Respect started with prehistoric bands of people, looking for experience and leadership, and remains today as we know it within societies and militaries around the world. Indeed, nothing with an organizational hierarchy, including civilization itself, could exist as we know it today without the ongoing application of respect, in its many forms. This fact is most obvious, and can not be illustrated any further, than by looking at the worlds militaries, and by observing customs, courtesies, and policies of different military organizations, past and present. If one researches ancient armies and navies, it would not be hard to see, that while it took many hundreds of years for some civilizations to come into contact one another for the ﬁrst time, and while each one has its own unique culture, language, and traditions, the application of respect is universal around the world and throughout history. And while that implementation is unique to the culture, times, and military situation, there are very clear similarities that show respect was and is an inherent human trait.
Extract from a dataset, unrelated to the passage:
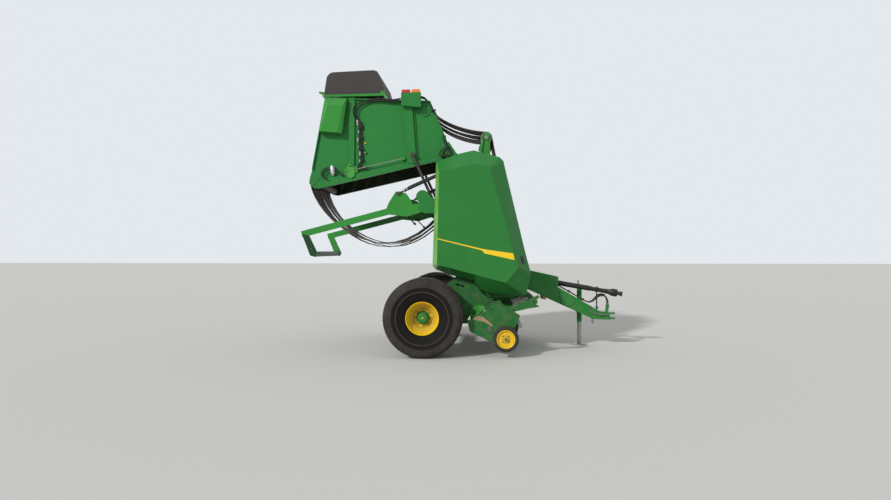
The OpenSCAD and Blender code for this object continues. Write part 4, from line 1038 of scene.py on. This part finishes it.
AUGER_X, AUGER_Z, AUGER_IN, AUGER_OUT, AUGER_R = 720, 540, 797, 1095, 122
FLIGHT_TURNS, FLIGHT_STEPS, FLIGHT_FOOT, FLIGHT_THICK = 1.5, 54, 44, 6
work = bmesh.new()
for _, sign in SIDES:
    centre = at(AUGER_X, 0, AUGER_Z)
    lathe(work, [(r, sign * y) for r, y in ((45, AUGER_IN), (45, AUGER_OUT), (22, AUGER_OUT),
                                            (22, AUGER_IN))], centre, steps=40)
    rows = []
    for k in range(FLIGHT_STEPS + 1):
        a = tau * FLIGHT_TURNS * k / FLIGHT_STEPS * sign
        y = AUGER_IN + 14 + (AUGER_OUT - AUGER_IN - 34) * k / FLIGHT_STEPS
        rows.append([work.verts.new(centre + Vector((r * cos(a), sign * (y + d), r * sin(a))) * MM)
                     for r, d in ((FLIGHT_FOOT, 0), (AUGER_R, 0), (AUGER_R, FLIGHT_THICK),
                                  (FLIGHT_FOOT, FLIGHT_THICK))])
    skin(work, rows)
# The augers' lighter green is painted sunlight.
finished(work, "feed_augers_dressed", "augers", painted_sunlight_enamel, stands_for=("feed_augers",))

SPROCKETS = [(520, 722, 92), (880, 865, 66), (1130, 1140, 84)]  # x, z, radius
CHAIN_PITCH, CHAIN_Y, CHAIN_STEPS = 25.4, SHEET_OUT + 38.3, 720


def chain_path():
    """The tight loop round the sprockets, as (place, slope) rows one pitch apart."""
    loop = []
    for k in range(CHAIN_STEPS):
        d = Vector((cos(tau * k / CHAIN_STEPS), sin(tau * k / CHAIN_STEPS)))
        x, z, r = max(SPROCKETS, key=lambda s: s[0] * d.x + s[1] * d.y + s[2])
        loop.append(Vector((x, z)) + d * (r + 4))
    lengths = [(loop[(i + 1) % CHAIN_STEPS] - p).length for i, p in enumerate(loop)]
    count = round(sum(lengths) / CHAIN_PITCH)
    step, walked, spots, i = sum(lengths) / count, 0.0, [], 0
    for n in range(count):
        while walked + lengths[i] < n * step:
            walked += lengths[i]
            i += 1
        along = (loop[(i + 1) % CHAIN_STEPS] - loop[i]).normalized()
        spots.append((loop[i] + along * (n * step - walked), atan2(along.y, along.x)))
    return spots


link = bmesh.new()
for y in (-4.75, 4.75):
    bmesh.ops.create_cube(link, size=1, matrix=Matrix.Translation((0, y, 0))
                          @ Matrix.Diagonal((24, 1.5, 11, 1)))
bmesh.ops.create_cone(link, cap_ends=True, segments=10, radius1=5.6, radius2=5.6, depth=11,
                      matrix=Matrix.Translation((-CHAIN_PITCH / 2, 0, 0))
                      @ Matrix.Rotation(pi / 2, 4, "X"))
links = [(at(p.x, sign * CHAIN_Y, p.y), Matrix.Rotation(-a, 4, "Y").to_euler(), 1)
         for _, sign in SIDES for p, a in chain_path()]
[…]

Respect for noncommissioned ofﬁcers is one of the most important things to maintain as a junior enlisted soldier in the United States Army. Failing to do so encourages behavior otherwise inappropriate to the workplace and military life in general.
Noncommissioned ofﬁcers are the backbone of the
United States Army, and maintain discipline among the ranks. When an enlisted soldier disrespects an
NCO, it robs them of the power to do their job correctly. When not respected by their soldiers,
NCOs are reduced to yelling and "corrective training" to get their point across, and this rarely works. When an NCO is respected by his soldiers, work gets done and a positive atmosphere is maintained by all.